Demandez aux Grecs. Depuis cinq ans, chaque année, il faut
encore plus de rigueur puisque la rigueur n’a pas fonctionné
l’année d’avant.
« Chantre de la rigueur, M. Osborne a mis en œuvre une
cure drastique depuis l'arrivée au pouvoir de la coalition
conservateurs-libéraux démocrates en 2010 dans le but de
réduire le ratio dette/PIB à partir de 2015/2016, soit au terme
de la législature qui s'achève en 2015, et de parvenir à
l'équilibre budgétaire l'année suivante.
Mais dimanche, afin de préparer le terrain à une
révision à la baisse de ses objectifs, le ministre a admis sur
la chaîne BBC1 que "réduire la dette britannique et nous
remettre de la crise financière va prendre manifestement plus de temps
que ce que nous avions espéré". »
Et il est bien là le problème pour tous.

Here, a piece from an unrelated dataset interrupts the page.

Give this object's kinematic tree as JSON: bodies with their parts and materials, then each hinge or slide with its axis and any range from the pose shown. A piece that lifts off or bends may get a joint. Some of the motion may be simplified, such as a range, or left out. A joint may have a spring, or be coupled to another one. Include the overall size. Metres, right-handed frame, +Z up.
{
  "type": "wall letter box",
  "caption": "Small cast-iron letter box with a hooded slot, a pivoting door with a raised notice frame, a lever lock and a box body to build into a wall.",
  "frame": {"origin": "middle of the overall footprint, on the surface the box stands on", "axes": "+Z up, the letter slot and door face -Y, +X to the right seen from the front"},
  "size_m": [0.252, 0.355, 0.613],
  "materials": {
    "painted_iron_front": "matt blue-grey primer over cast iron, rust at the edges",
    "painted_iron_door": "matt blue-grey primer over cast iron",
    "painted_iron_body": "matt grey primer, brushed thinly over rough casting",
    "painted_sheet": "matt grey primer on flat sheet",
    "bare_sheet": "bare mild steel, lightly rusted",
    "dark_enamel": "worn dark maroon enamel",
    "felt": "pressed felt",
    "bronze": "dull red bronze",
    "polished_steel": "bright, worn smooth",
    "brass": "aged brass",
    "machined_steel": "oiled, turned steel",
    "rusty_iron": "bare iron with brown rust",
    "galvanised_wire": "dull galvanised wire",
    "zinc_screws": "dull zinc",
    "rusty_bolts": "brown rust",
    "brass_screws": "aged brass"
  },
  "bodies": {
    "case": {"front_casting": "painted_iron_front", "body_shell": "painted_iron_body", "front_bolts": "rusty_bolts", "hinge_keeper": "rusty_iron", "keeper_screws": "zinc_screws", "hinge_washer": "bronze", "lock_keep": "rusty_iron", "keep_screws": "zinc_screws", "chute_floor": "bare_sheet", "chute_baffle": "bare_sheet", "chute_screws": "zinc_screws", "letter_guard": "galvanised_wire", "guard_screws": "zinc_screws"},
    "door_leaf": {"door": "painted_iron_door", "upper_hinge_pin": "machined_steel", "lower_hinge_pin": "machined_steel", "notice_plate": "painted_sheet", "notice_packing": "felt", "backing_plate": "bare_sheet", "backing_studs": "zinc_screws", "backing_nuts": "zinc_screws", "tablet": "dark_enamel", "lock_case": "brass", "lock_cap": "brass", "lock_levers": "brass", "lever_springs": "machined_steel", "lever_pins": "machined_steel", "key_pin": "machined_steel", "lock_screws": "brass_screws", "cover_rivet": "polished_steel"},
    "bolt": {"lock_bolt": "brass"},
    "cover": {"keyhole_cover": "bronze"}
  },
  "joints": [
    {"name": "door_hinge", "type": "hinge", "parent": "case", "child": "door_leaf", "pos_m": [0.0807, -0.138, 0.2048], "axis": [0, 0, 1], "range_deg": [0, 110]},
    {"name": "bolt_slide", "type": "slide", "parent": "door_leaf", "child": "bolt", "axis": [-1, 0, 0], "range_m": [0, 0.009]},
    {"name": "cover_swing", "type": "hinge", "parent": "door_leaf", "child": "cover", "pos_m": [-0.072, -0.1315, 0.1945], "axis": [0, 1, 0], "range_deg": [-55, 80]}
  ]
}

Ce n’est
pas exclusivement un problème anglais. Nous n’avons plus les
moyens de relancer quoi que ce soit et toute politique
d’austérité ou de rigueur ne peut entraîner
qu’une récession dans des économies très fragilisées
par des déséquilibres accumulés depuis plus de 20 ans.

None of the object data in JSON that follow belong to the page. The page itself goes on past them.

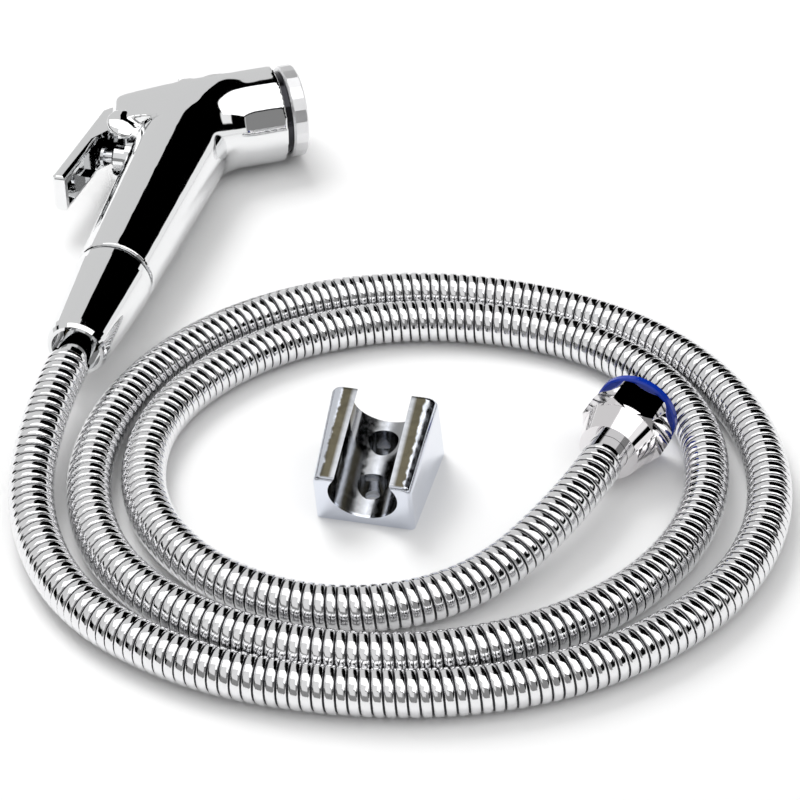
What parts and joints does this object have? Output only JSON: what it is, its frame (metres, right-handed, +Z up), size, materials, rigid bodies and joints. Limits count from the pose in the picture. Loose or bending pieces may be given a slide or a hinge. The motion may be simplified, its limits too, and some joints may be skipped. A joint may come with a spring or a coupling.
{
  "type": "handheld bath sprayer",
  "caption": "Trigger hand sprayer on a strip-wound chrome hose with a hex union nut and a clip-shaped wall bracket, laid on a flat surface.",
  "frame": {"origin": "on the surface under the middle of the box round the sprayer and its bracket, without the hose", "axes": "+Z up from the surface, +Y along the sprayer's handle towards its head, +X towards the side that the nozzle points to"},
  "size_m": [0.2707, 0.3052, 0.036],
  "materials": {
    "chrome": "polished chrome plate",
    "lever_chrome": "polished chrome plate",
    "bonnet_chrome": "polished chrome plate",
    "cap_chrome": "polished chrome plate",
    "neck_chrome": "polished chrome plate, shaded",
    "hose_chrome": "polished strip-wound steel",
    "nut_chrome": "polished chrome plate",
    "bracket_chrome": "polished chrome plate",
    "steel": "bright steel",
    "brass": "turned brass",
    "plate": "satin steel",
    "black_rubber": "matt rubber",
    "blue_ring": "glossy royal blue"
  },
  "bodies": {
    "sprayer": {"spray_body": "chrome", "lever_pin": "steel", "valve_bonnet": "bonnet_chrome", "valve_seat": "brass", "stem_seal": "black_rubber", "valve_spring": "steel", "nozzle_body": "neck_chrome", "nozzle_seal": "black_rubber", "spray_plate": "plate", "nozzle_cap": "cap_chrome", "cone_nut": "chrome", "inlet_washer": "black_rubber", "head_nipple": "brass", "head_ferrule": "chrome", "hose_cover": "hose_chrome", "hose_liner": "black_rubber", "tap_ferrule": "chrome", "tap_nipple": "brass"},
    "lever": {"lever": "lever_chrome"},
    "valve_stem": {"valve_stem": "steel", "valve_disc": "black_rubber"},
    "hex_nut": {"hex_nut": "nut_chrome", "blue_ring": "blue_ring", "tap_washer": "black_rubber"},
    "wall_bracket": {"wall_bracket": "bracket_chrome"}
  },
  "joints": [
    {"name": "lever_press", "type": "hinge", "parent": "sprayer", "child": "lever", "pos_m": [-0.064, 0.063, 0.018], "axis": [0, 0, 1], "range_deg": [0, 16], "stiffness_Nm_per_rad": 0.8, "springref_deg": -11.46},
    {"name": "valve_travel", "type": "slide", "parent": "sprayer", "child": "valve_stem", "axis": [1, 0, 0], "range_m": [0, 0.0031], "deforming": ["valve_spring"]},
    {"name": "nut_spin", "type": "hinge", "parent": "sprayer", "child": "hex_nut", "pos_m": [0.131, -0.08, 0.0142], "axis": [0.2631, 0.9648, 0], "continuous": true},
    {"name": "bracket_lift", "type": "slide", "parent": "sprayer", "child": "wall_bracket", "axis": [0, 0, 1], "range_m": [0, 0.06]}
  ],
  "couplings": [
    {"joint": "valve_travel", "follows": "lever_press", "m_per_rad": 0.011}
  ]
}
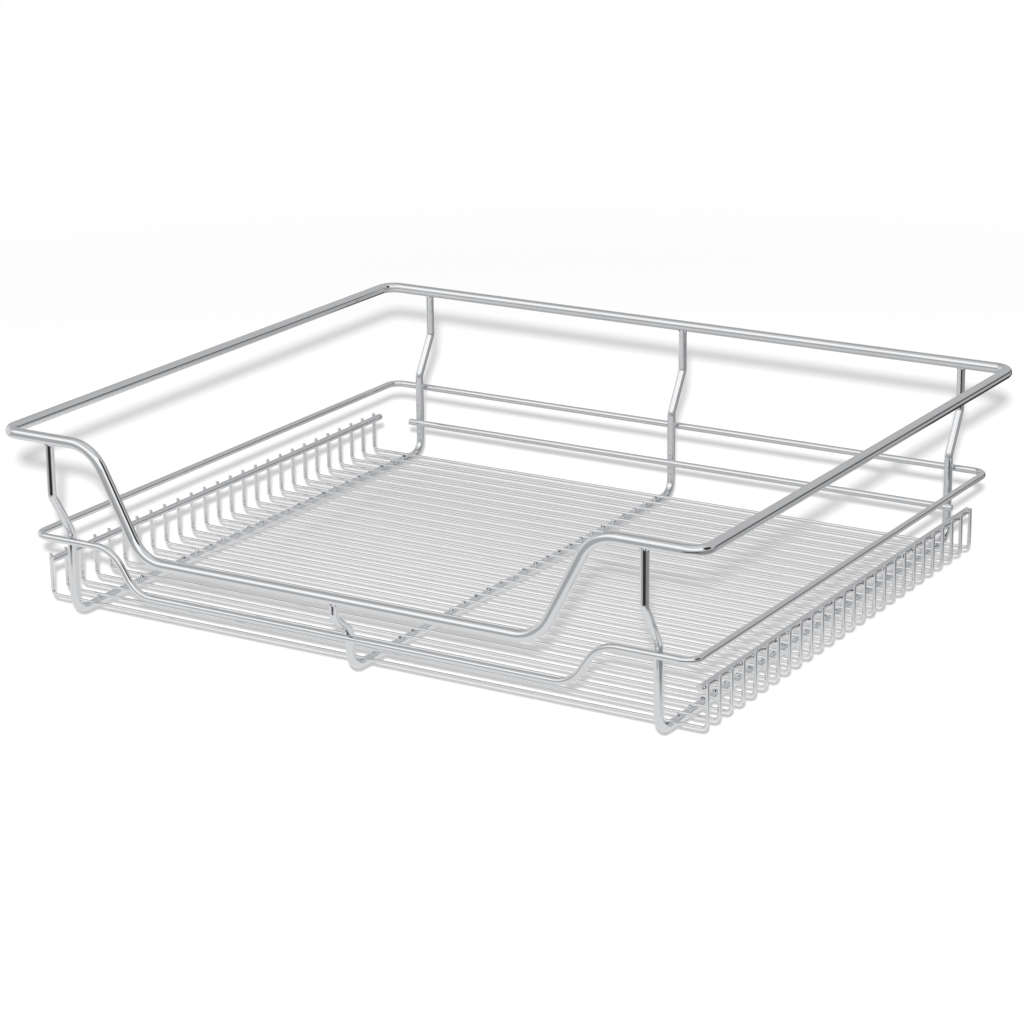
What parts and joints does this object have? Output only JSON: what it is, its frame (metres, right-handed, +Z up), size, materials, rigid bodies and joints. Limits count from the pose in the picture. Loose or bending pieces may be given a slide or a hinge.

« Prise en tenaille entre l'austérité et la
crise de la zone euro, l'économie britannique, qui vient de sortir de
la récession au troisième trimestre, reste en effet fragile et
pourrait même de nouveau se contracter au quatrième trimestre,
selon la Banque d'Angleterre. »
Bientôt, ces perfides anglais vont nous expliquer que
c’est la faute de la récession en France si leur budget
dérape… Sans doute un coup d’outre-tombe de
Napoléon.
L'Office pour la responsabilité budgétaire (OBR),
organisme indépendant chargé de faire les prévisions
économiques et surveiller les finances publiques, devrait donc
réviser en baisse ses prévisions. Puisque ces dernières,
publiées lors de la présentation du budget en mars, faisaient
état d'une croissance de 0,8 % cette année et de 2 % pour 2013,
ce qui est désormais inatteignable !!
Et Osborne d’insister : « Revenir sur cette
politique maintenant, revenir aux dépenses, à l'endettement et
à l'emprunt (...) serait un complet désastre pour notre pays »,
a-t-il affirmé. « Ayons le courage de garder le cap »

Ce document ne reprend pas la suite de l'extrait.